Republican strategist Gerry Gunster is the one organizing the philosophy. He was part of the team that ran the Brexit campaign in the UK. Trump first met him after the November election when he and Brexit leader Nigel Farage visited Trump Tower. After an outbreak of voter-regret, Farage has since quit in disgrace. He was also found to have longstanding ties to Julian Assange.
Gunster met with GOP operatives and Vice President Mike Pence’s chief of staff to pitch the ballot initiative concept, but it’s unclear if Trump is on board. The departure of political strategist Steve Bannon has also complicated things, but as an external force at Breitbart and funded by Robert Mercer’s money, it could happen outside of Trump.

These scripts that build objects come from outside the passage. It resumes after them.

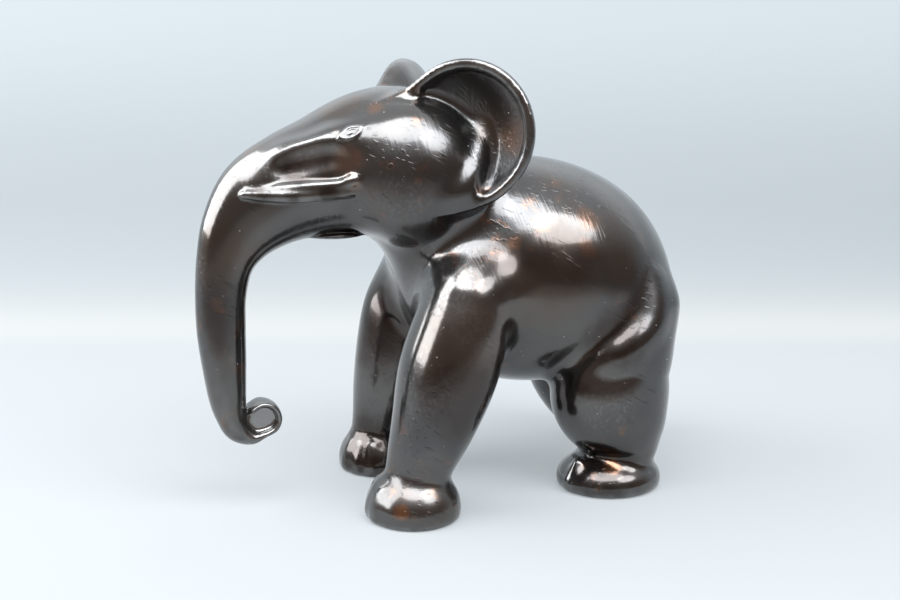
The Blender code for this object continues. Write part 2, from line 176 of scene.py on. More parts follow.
@dataclass(frozen=True)
class Tube:
    """A round-ended tube of changing width along a smooth path.

    A section's width is measured along X. Its outer half is above a run towards -Y and in
    front of a run downwards, and its inner half is on the other side.
    """

    sections: tuple[Section, ...]
    steps: int = 12
    beyond: float = 40.0

    def path(self) -> np.ndarray:
        """More sections, on the Catmull-Rom spline through the given ones."""
        rows = np.asarray(self.sections, float)
        rows = np.vstack([2 * rows[0] - rows[1], rows, 2 * rows[-1] - rows[-2]])
        t = np.arange(self.steps)[:, None] / self.steps
        spans = [0.5 * (2 * b + (c - a) * t + (2 * a - 5 * b + 4 * c - d) * t**2
                        + (3 * b - a - 3 * c + d) * t**3)
                 for a, b, c, d in zip(rows, rows[1:], rows[2:], rows[3:])]
        return np.vstack([*spans, rows[-2:-1]])

    def distance(self, points: np.ndarray) -> np.ndarray:
        """Signed distance in millimetres, negative inside."""
        path = self.path()
        far = path[:, 3:].max() + self.beyond
        low, high = path[:, :3].min(axis=0) - far, path[:, :3].max(axis=0) + far
        near = np.all((points > low) & (points < high), axis=1)
        local = points[near]
        best = np.full(len(local), far, points.dtype)
        for start, end in zip(path[:-1], path[1:]):
            best = np.minimum(best, self._segment(local, start, end))
        result = np.full(len(points), far, points.dtype)
        result[near] = best
        return result

    @staticmethod
    def _segment(points: np.ndarray, start: np.ndarray, end: np.ndarray) -> np.ndarray:
        """Distance to the straight stretch between two sections."""
        run = end[:3] - start[:3]
        length = np.linalg.norm(run)
        along = run / length
        across = np.array((1.0, 0.0, 0.0)) - along * along[0]
        across /= np.linalg.norm(across)
        axes = np.stack([across, np.cross(along, across), along], axis=1).astype(points.dtype)
        side, out, ahead = ((points - start[:3].astype(points.dtype)) @ axes).T
        part = np.clip(ahead / length, 0.0, 1.0)
        size = (start[3:] + part[:, None] * (end[3:] - start[3:])).astype(points.dtype)
        thick = np.where(out > 0.0, size[:, 1], size[:, 2])
        cap = 0.5 * (size[:, 1] + size[:, 2])
        scaled = np.stack([side / size[:, 0], out / thick, (ahead - part * length) / cap])
        reach = np.sqrt((scaled**2).sum(axis=0)) + 1e-6
        slope = np.sqrt(((scaled / np.stack([size[:, 0], thick, cap])) ** 2).sum(axis=0)) + 1e-9
        return reach * (reach - 1.0) / slope


@dataclass(frozen=True)
class Bump:
    """A smooth rise of an outline round one direction."""

    reach: float
    angle: float
    spread: float

    def at(self, angles: np.ndarray) -> np.ndarray:
        """Height of the rise at each angle."""
        middle = math.radians(self.angle)
        turn = (angles - middle + math.pi) % (2 * math.pi) - math.pi
        return self.reach * np.exp(-((turn / math.radians(self.spread)) ** 2))


@dataclass(frozen=True)
class Ear:
    """A dished leaf with a beaded rim, standing out from the head at 45 degrees."""

    centre: Vec3 = (56.0, 38.5, 254.7)
    radius: float = 46.0
    depth: float = 19.0
    half_wall: float = 2.6
    bead: float = 3.4
    power: float = 2.4
    steepest: float = 1.6
    root: Bump = Bump(13.0, 178.0, 26.0)
    lobe: Bump = Bump(3.4, -88.0, 28.0)

    def distance(self, points: np.ndarray) -> np.ndarray:
        """Signed distance in millimetres, negative inside."""
        half = math.sqrt(0.5)
        offset = points - np.asarray(self.centre, points.dtype)
        outward = (offset[:, 0] + offset[:, 1]) * half
        facing = (offset[:, 0] - offset[:, 1]) * half
        upward = offset[:, 2]
        spread = np.hypot(outward, upward)
        angle = np.arctan2(upward, outward)
        radius = self.radius + self.root.at(angle) + self.lobe.at(angle)
        share = np.clip(spread / radius, 0.0, 1.3)
        dish = -self.depth * (1.0 - share**self.power)
        slope = self.power * self.depth * share ** (self.power - 1.0) / radius
        steepness = np.sqrt(1.0 + np.minimum(slope, self.steepest) ** 2)
        leaf = np.abs(facing - dish) / steepness - self.half_wall
        leaf = trim(leaf, spread - radius + 1.0, 2.0)
        rim = np.hypot(spread - radius + self.bead, facing - 1.0) - self.bead
        return melt(leaf, rim, 4.0)


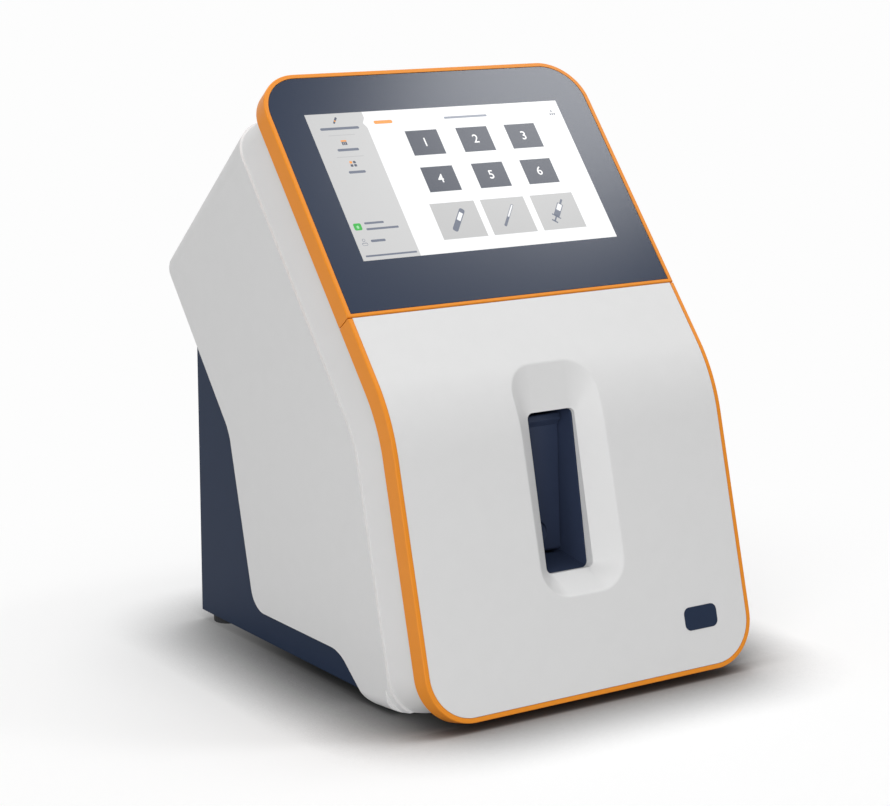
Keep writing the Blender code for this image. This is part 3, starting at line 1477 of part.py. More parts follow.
def make_electronics(panel):
    rear = base_rear_face - rear_panel_thickness - contact_gap
    board_rear = rear - board_gap
    low_x, high_x = board_x - board_width / 2, board_x + board_width / 2
    board_front = board_rear - board_sheet
    board_top = board_bottom + board_height
    sheet = block((low_x, board_front, board_bottom), (high_x, board_rear, board_top))
    board = piece("main_board", sheet, board_green)
    middle = (board_front + board_rear) / 2
    solids = []
    for x in (low_x + standoff_inset, high_x - standoff_inset):
        for z in (board_bottom + standoff_inset, board_top - standoff_inset):
            solids.append(rod(standoff_radius, middle, rear, small_sides, "Y", (x, 0, z)))
    for width, height, shares in ((chip_size, chip_height, chip_place_shares),
                                  (coil_size, coil_height, coil_place_shares)):
        for x_share, z_share in shares:
            x, z = low_x + board_width * x_share, board_bottom + board_height * z_share
            solids.append(block((x - width / 2, board_front - height, z - width / 2),
                                (x + width / 2, middle, z + width / 2)))
    header_x, header_z = board_x, board_top - header_height
    solids.append(block((header_x - header_width / 2, board_front - header_depth,
                         header_z - header_height / 2),
                        (header_x + header_width / 2, middle, header_z + header_height / 2)))
    join(board, tool("board_solids", together(*solids)))
    make_supply()
    make_network_port(panel, board_rear + contact_gap)
    make_usb_ports(panel, board_rear + contact_gap)
    return Vector((header_x, board_front - header_depth - contact_gap, header_z))


def make_supply():
    floor = foot_height + base_floor + contact_gap
    rear = base_rear_face - rear_panel_thickness - supply_rear_gap
    low = (-supply_x - supply_width / 2, rear - supply_depth, floor)
    shape = block(low, (-supply_x + supply_width / 2, rear, floor + supply_height))
    piece("power_supply", eased(shape, supply_edge_round), aluminium)


def panel_hole(panel, name, x, z, width, height):
    """A hole in the rear panel that a socket fits, with the usual gap."""
    half_x, half_z = width / 2 + contact_gap, height / 2 + contact_gap
    rear = base_rear_face
    cut(panel, tool(name, block((x - half_x, rear - rear_panel_thickness - overrun, z - half_z),
                                (x + half_x, rear + overrun, z + half_z))))


def make_power_inlet(panel):
    x, z, rear = -power_x, socket_level, base_rear_face
    half_x, half_z = power_width / 2, power_height / 2
    face = rear + contact_gap + power_flange_sheet
    panel_hole(panel, "power_hole", x, z, power_width, power_height)
    inlet = piece("power_inlet",
                  block((x - half_x - power_flange, rear + contact_gap, z - half_z - power_flange),
                                       (x + half_x + power_flange, face, z + half_z + power_flange)), black)
    body = block((x - half_x, face - power_depth, z - half_z),
                 (x + half_x, face - power_flange_sheet / 2, z + half_z))
    join(inlet, tool("power_body", body))
    floor = face - power_cavity_depth
    cavity = block((x - power_cavity_width / 2, floor, z - power_cavity_height / 2),
                   (x + power_cavity_width / 2, face + overrun, z + power_cavity_height / 2))
    cut(inlet, tool("power_cavity", cavity))
    pins = []
    for number in (-1, 0, 1):
        pin_x = x + number * power_pin_pitch
        lift = power_pin_height * power_pin_lift_share * (1 if number == 0 else -1)
        pins.append(block((pin_x - power_pin_width / 2, floor - power_flange_sheet,
                           z - power_pin_height / 2 + lift),
                          (pin_x + power_pin_width / 2, floor + power_pin_length,
                           z + power_pin_height / 2 + lift)))
    join(inlet, tool("power_pins", together(*pins)))


def make_switch(panel):
    x, z, rear = -switch_x, socket_level, base_rear_face
    half_x, half_z = switch_width / 2, switch_height / 2
    face = rear + contact_gap + power_flange_sheet
    panel_hole(panel, "switch_hole", x, z, switch_width, switch_height)
    flange = block((x - half_x - power_flange, rear + contact_gap, z - half_z - power_flange),
                   (x + half_x + power_flange, face, z + half_z + power_flange))
    holder = piece("switch_frame", flange, black)
    body = block((x - half_x, face - switch_depth, z - half_z),
                 (x + half_x, face - power_flange_sheet / 2, z + half_z))
    join(holder, tool("switch_body", body))
    pivot = (x, face - rocker_sink, z)
    half = rocker_width / 2
    room = rocker_radius + contact_gap
    cavity = block((-half - contact_gap, -room, -room), (half + contact_gap, room * 2, room))
    bore = rod(rocker_stub_radius + roller_clearance, -half - rocker_stub_length - contact_gap,
               half + rocker_stub_length + contact_gap, small_sides, "X")
    cut(holder, tool("switch_cavity", cavity, None, pivot), tool("switch_bore", bore, None, pivot))
    outline = [(0, rocker_crown)]
    steps = round_sides // 2
    for step in range(steps + 1):
        angle = rocker_open_angle + (2 * pi - 2 * rocker_open_angle) * step / steps
        outline.append((rocker_radius * sin(angle), rocker_radius * cos(angle)))
    body = side_plate([[(y, z) for z, y in outline]], -half, half)
    stubs = rod(rocker_stub_radius, -half - rocker_stub_length, half + rocker_stub_length, small_sides, "X")
    rocker = piece("switch_rocker", body, rubber, None, pivot)
    join(rocker, tool("rocker_stubs", stubs, None, pivot))
    settle(rocker)
    rocker.rotation_euler = (rocker_tilt, 0, 0)


def make_network_port(panel, near):
    x, z = network_x, port_level
    far = base_rear_face + port_rear_proud
    panel_hole(panel, "network_hole", x, z, network_width, network_height)
    port = piece("network_port", block((x - network_width / 2, near, z - network_height / 2),
                                       (x + network_width / 2, far, z + network_height / 2)), steel)
    cavity = block((x - network_cavity_width / 2, far - port_cavity_depth, z - network_cavity_height / 2),
                   (x + network_cavity_width / 2, far + overrun, z + network_cavity_height / 2))
    cut(port, tool("network_cavity", cavity))


def make_usb_ports(panel, near):
    x, z = usb_x, port_level
    far = base_rear_face + port_rear_proud
    panel_hole(panel, "usb_hole", x, z, usb_width, usb_height)
    ports = piece("usb_ports", block((x - usb_width / 2, near, z - usb_height / 2),
                                     (x + usb_width / 2, far, z + usb_height / 2)), steel)
    cavities, tongues = [], []
    for way in (-1, 1):
        middle = z + way * usb_pitch / 2
        floor = far - port_cavity_depth
        cavities.append(block((x - usb_cavity_width / 2, floor, middle - usb_cavity_height / 2),
                              (x + usb_cavity_width / 2, far + overrun, middle + usb_cavity_height / 2)))
        high = middle + usb_cavity_height / 2 - usb_tongue_gap
        tongues.append(block((x - usb_cavity_width / 2 + usb_tongue_gap, floor - usb_tongue,
                              high - usb_tongue),
                             (x + usb_cavity_width / 2 - usb_tongue_gap, far - usb_tongue, high)))
    cut(ports, tool("usb_cavities", together(*cavities)))
    join(ports, tool("usb_tongues", together(*tongues)))


def make_display_cable(board_rear, plug):
    """From the middle of the display's board down to the header on the main board."""
    middle = screen_bottom + screen_height / 2
    start = world(upper_point(middle, -board_rear + contact_gap))
    end = plug.copy()
    start.x = end.x
    out = Vector((0, upper_in.x, upper_in.y)) * cable_slack
    back = Vector((0, -cable_slack, 0))
    points = [start]
    start, end = start + out * cable_stub_share, end + back * cable_stub_share
    for step in range(line_points + 1):
        share = step / line_points
        rest = 1 - share
        point = start * rest**3 + (start + out) * 3 * rest**2 * share
        point += (end + back) * 3 * rest * share**2 + end * share**3
        points.append(point)
    points.append(plug)
    wire("display_cable", points, cable_radius, black)


make_bezel()
bracket_rear, screen_middle = make_display()
display_board_rear = make_display_board(bracket_rear, screen_middle)
panel_level = make_shell()
base_front_edge = make_base(panel_level)
back_panel = make_rear_panel(panel_level)
door_inner, door_skin_panel, inner_rear = make_door()
make_badge(door_skin_panel)
make_hinge(door_inner, inner_rear)
make_catch(inner_rear)
make_bay_frame()
probe_tail = make_inlet()
dock_stub = make_tub()
make_pump()
make_pack(base_front_edge)
make_sample_line(probe_tail, dock_stub)
board_header = make_electronics(back_panel)
make_power_inlet(back_panel)
make_switch(back_panel)
make_display_cable(display_board_rear, board_header)
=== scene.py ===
"""Electrolyte analyzer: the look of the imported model, with its camera, light and floor.

Metres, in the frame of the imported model: X to the right, Y to the rear, Z up.
"""

from math import cos, radians, sin, tan

import bmesh
import bpy
from mathutils import Matrix, Vector

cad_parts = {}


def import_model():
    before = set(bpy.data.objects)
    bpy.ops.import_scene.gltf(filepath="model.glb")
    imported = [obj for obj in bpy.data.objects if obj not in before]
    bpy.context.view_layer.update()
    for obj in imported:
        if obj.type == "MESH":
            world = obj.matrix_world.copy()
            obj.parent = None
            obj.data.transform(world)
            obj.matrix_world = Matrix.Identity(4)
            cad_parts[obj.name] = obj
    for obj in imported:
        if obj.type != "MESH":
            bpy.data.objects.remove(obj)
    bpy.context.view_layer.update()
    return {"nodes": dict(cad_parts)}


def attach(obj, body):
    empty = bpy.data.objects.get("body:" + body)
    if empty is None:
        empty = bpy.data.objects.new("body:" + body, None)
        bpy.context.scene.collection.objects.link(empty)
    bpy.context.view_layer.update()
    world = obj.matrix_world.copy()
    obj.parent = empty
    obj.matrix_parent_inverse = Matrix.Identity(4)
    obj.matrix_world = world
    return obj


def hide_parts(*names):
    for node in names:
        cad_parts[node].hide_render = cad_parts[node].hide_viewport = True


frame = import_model()
nodes = frame["nodes"]

mm = 0.001

# Form of the machine, as in the model's source
half_width = 98.9 * mm
upper_lean = radians(39.78)
lower_lean = radians(14.75)
display_length = 140.7 * mm
door_upper_length = 55.35 * mm
door_lower_length = 147.4 * mm
bend_radius = 88.0 * mm
seam_place = Vector((0, -59.135, 189.578)) * mm
rim_depth = 10.6 * mm
rim_lip = 2.37 * mm
rim_edge = 0.6 * mm
top_corner = 24.0 * mm
bottom_corner = 25.0 * mm
seam_gap = 0.5 * mm
bezel_bottom_lip = 1.72 * mm
inlay_gap = 0.2 * mm
inlay_drop = 0.15 * mm
glass_thickness = 1.8 * mm
glass_edge = 0.2 * mm
contact_gap = 0.3 * mm
glass_shelf = 2.0 * mm
web_thickness = 1.9 * mm
web_width = 8.03 * mm
neck_depth = 13.3 * mm
neck_inset = 8.4 * mm
collar_width = 4.0 * mm
door_skin = 2.5 * mm
liner_thickness = 2.0 * mm
panel_level = 153.47 * mm
base_rear = 101.521 * mm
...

The effort would go up against many liberal ballot initiatives seeking to legalize marijuana that are already scheduled to be on the ballot for 2018. Another problem is that Trump and the GOP must hurry to mobilize. Getting issues on the ballot require state campaigns, gathering signatures and sometimes legal battles.
After Bush used the tactic in 2004, some questioned whether it was actually effective. According to a report from the Pew Research Center, issues on the ballot might have impacted Ohio, where the vote was extremely close, but it likely didn’t impact any other state. The 10 million evangelical voters that were mobilized to the polls likely did much more.